Seekers. Early 17th century Puritan sect. Believed no true church had existed since the spirit of Antichrist (pope) became uppermost in the church, and that God would in his own time ordain a new church. They were quietists and did little to hasten this process, but were in many ways like the Quakers.
Lavellers. Protested that there was a natural law written in the hearts of men, and that parliaments should be limited. Advocated complete freedom of religion and manhood suffrage.

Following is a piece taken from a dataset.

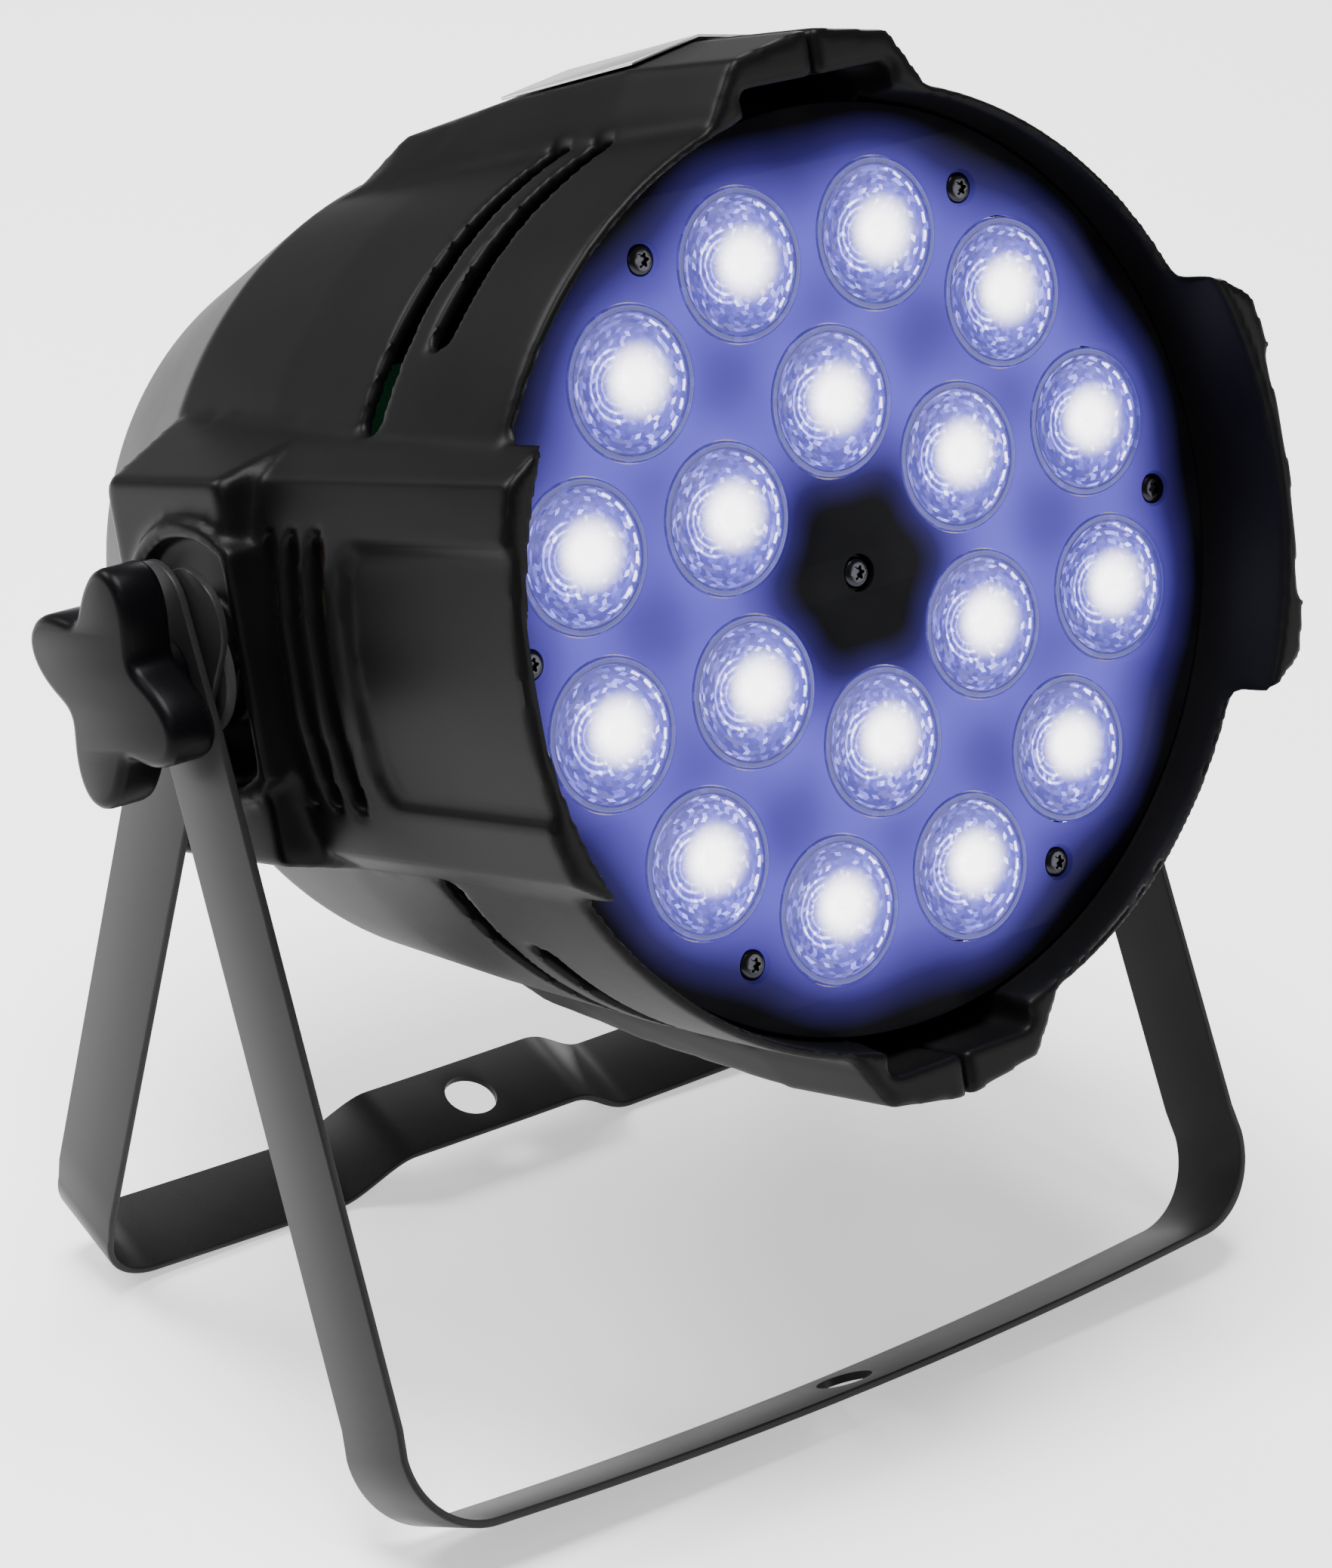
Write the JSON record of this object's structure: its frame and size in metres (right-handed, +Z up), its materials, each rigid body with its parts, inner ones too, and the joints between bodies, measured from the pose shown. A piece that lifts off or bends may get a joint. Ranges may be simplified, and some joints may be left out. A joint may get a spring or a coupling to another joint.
{
  "type": "par can light",
  "caption": "Stage par can: a black clamshell barrel with a gloss face of round lit lenses, held between two nested pivoting flat-bar brackets with star knobs.",
  "frame": {"origin": "centre of the footprint on the floor", "axes": "+Z up, -Y out of the lit face, +X along the pivot axis, to the right when looking into the lit face"},
  "size_m": [0.297, 0.2834, 0.3387],
  "materials": {
    "shell": "satin moulded black, fine even grain",
    "panel": "polished black sheet",
    "lens": "clear moulded optic, lit cold blue-white",
    "screw": "black oxide",
    "label": "blank silver foil plate",
    "painted_steel": "black powder coat, satin",
    "knob": "moulded black, dull",
    "alloy": "as extruded",
    "board": "cream laminate",
    "green_board": "solder resist",
    "dark_plastic": "moulded black",
    "screen": "smoked window",
    "blue_socket": "moulded blue",
    "grey_socket": "moulded light grey",
    "zinc": "bright zinc",
    "rubber": "friction washer",
    "cable_rubber": "sheathed cable",
    "red_wire": "insulated wire"
  },
  "bodies": {
    "can": {"shell_left": "shell", "shell_right": "shell", "label_plate": "label", "face_panel": "panel", "led_board": "board", "heat_sink": "alloy", "fan_frame": "dark_plastic", "power_board": "board", "driver_board": "green_board", "control_board": "green_board", "rear_panel": "painted_steel", "display": "screen", "power_inlet": "blue_socket", "power_outlet": "grey_socket", "dmx_in": "zinc", "dmx_out": "zinc", "fuse_holder": "dark_plastic", "safety_eye": "zinc", "led_cable": "red_wire", "mains_cable": "cable_rubber", "washer_left": "rubber", "washer_right": "rubber", "lens_outer_01": "lens", "lens_outer_02": "lens", "lens_outer_03": "lens", "lens_outer_04": "lens", "lens_outer_05": "lens", "lens_outer_06": "lens", "lens_outer_07": "lens", "lens_outer_08": "lens", "lens_outer_09": "lens", "lens_outer_10": "lens", "lens_outer_11": "lens", "lens_outer_12": "lens", "lens_inner_01": "lens", "lens_inner_02": "lens", "lens_inner_03": "lens", "lens_inner_04": "lens", "lens_inner_05": "lens", "lens_inner_06": "lens", "face_screw_1": "screw", "face_screw_2": "screw", "face_screw_3": "screw", "face_screw_4": "screw", "face_screw_5": "screw", "face_screw_6": "screw", "face_screw_7": "screw"},
    "front_bracket": {"front_bracket": "painted_steel"},
    "rear_bracket": {"rear_bracket": "painted_steel"},
    "knob_left": {"knob_left": "knob", "bolt_left": "zinc"},
    "knob_right": {"knob_right": "knob", "bolt_right": "zinc"},
    "fan_rotor": {"fan_rotor": "dark_plastic"},
    "fuse_cap": {"fuse_cap": "knob"},
    "menu_button_1": {"menu_button_1": "knob"},
    "menu_button_2": {"menu_button_2": "knob"},
    "menu_button_3": {"menu_button_3": "knob"},
    "menu_button_4": {"menu_button_4": "knob"}
  },
  "joints": [
    {"name": "front_bracket_swing", "type": "hinge", "parent": "can", "child": "front_bracket", "pos_m": [0, -0.00456, 0.19192], "axis": [1, 0, 0], "range_deg": [-150, 45]},
    {"name": "rear_bracket_swing", "type": "hinge", "parent": "can", "child": "rear_bracket", "pos_m": [0, -0.00456, 0.19192], "axis": [1, 0, 0], "range_deg": [-45, 160]},
    {"name": "knob_left_turn", "type": "hinge", "parent": "can", "child": "knob_left", "pos_m": [-0.14, -0.00456, 0.19192], "axis": [-1, 0, 0], "range_deg": [0, 300]},
    {"name": "knob_right_turn", "type": "hinge", "parent": "can", "child": "knob_right", "pos_m": [0.14, -0.00456, 0.19192], "axis": [1, 0, 0], "range_deg": [0, 300]},
    {"name": "fan_spin", "type": "hinge", "parent": "can", "child": "fan_rotor", "pos_m": [0, -0.0174, 0.19321], "axis": [0, 0.9497, -0.3132], "continuous": true},
    {"name": "fuse_cap_turn", "type": "hinge", "parent": "can", "child": "fuse_cap", "pos_m": [0, 0.10547, 0.13795], "axis": [0, 0.9497, -0.3132], "range_deg": [0, 90]},
    {"name": "menu_button_1_press", "type": "slide", "parent": "can", "child": "menu_button_1", "axis": [0, -0.9497, 0.3132], "range_m": [0, 0.0008], "stiffness_N_per_m": 600, "springref_m": -0.001},
    {"name": "menu_button_2_press", "type": "slide", "parent": "can", "child": "menu_button_2", "axis": [0, -0.9497, 0.3132], "range_m": [0, 0.0008], "stiffness_N_per_m": 600, "springref_m": -0.001},
    {"name": "menu_button_3_press", "type": "slide", "parent": "can", "child": "menu_button_3", "axis": [0, -0.9497, 0.3132], "range_m": [0, 0.0008], "stiffness_N_per_m": 600, "springref_m": -0.001},
    {"name": "menu_button_4_press", "type": "slide", "parent": "can", "child": "menu_button_4", "axis": [0, -0.9497, 0.3132], "range_m": [0, 0.0008], "stiffness_N_per_m": 600, "springref_m": -0.001}
  ]
}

Diggers. Protested against private ownership of land. So named because they dug in uncultivated land to sow vegetables, claiming that they had been commanded by God to take the land and make it fruitful.
Council of Trent (1545)
Clarified the position of Roman Catholicism as opposed to the doctrines of Protestantism, giving the pope supremacy over the entire church.
John Wesley (1703-1791)
Founder of the Methodist movement. Said, “The world is my parish.” Wesley came upon the scene of coarse amusements, illiteracy, filthy jails, drunkenness. Eager to reach out to men in their wider needs; enthusiastic in his experience of God’s forgiveness. His preaching became unpopular to the Church of England and he found church after church closed to him. He did not intend to break with the established church, as did Luther, but only to purify the existing organization and to intensify its concern for the neglected. After his conversion experience at Aldersgate Street, he spent the rest of his life in evangelistic work, preaching on the streets, at the mines, etc. He organized a body of lay pastors to help evangelize.
- List some of the events leading to the Reformation.
- Briefly describe the main teachings of Luther, Calvin and Knox.
- List some of the smaller groups emerging in this period (Quaker, etc.)
- What was the decision of the Council of Trent?
- What occasioned the Puritan Reform?